On October 11, 2005, at a hearing related to his January 2003 DUI, a visibly shaken Whittaker lashed out at local law enforcement agencies for focusing on his troubles while failing to arrest anyone in relation to his granddaughter's death, saying, "Go after whoever killed my granddaughter with as much zealous [sic] as these butt holes are trying to convict me of something I didn't do."

Whittaker was later sued by Caesars Atlantic City casino for bouncing $1.5 million worth of checks to cover gambling losses. He countersued, claiming that his losses were supposed to be credited due to a slot machine he developed and that they, in fact, owed him money.
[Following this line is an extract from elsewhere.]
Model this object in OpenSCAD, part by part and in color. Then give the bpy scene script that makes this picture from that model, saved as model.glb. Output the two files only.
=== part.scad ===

On January 11, 2007, a legal complaint against Whittaker alleged he claimed that on September 11, 2006, thieves took all of his money. The thieves, according to the account, went to 12 branches of the City National Bank and cashed 12 checks. The incident came to light because Whittaker had not been paying money to a woman who had previously sued him. Kitti French filed the complaint earlier in the week, requesting court costs and money from Whittaker.

On July 5, 2009, Ginger Whittaker Bragg, Whittaker's 42-year-old daughter and the mother of Brandi Bragg, was found dead in Daniels, West Virginia. No explanation was given, but officials did not suspect foul play.

On December 2, 2016, at around 7 a.m. Whittaker's home in Bland County, Virginia was reported to be on fire. When firefighters arrived, the home was fully engulfed, and the house was deemed a total loss. Whittaker's wife was home when the fire broke out, but she was able to make it out safely and no injuries were reported. Whittaker stated that the home was not insured.

==Death==
Whittaker died on June 27, 2020, aged 72, following a long illness; no further details surrounding his death were provided.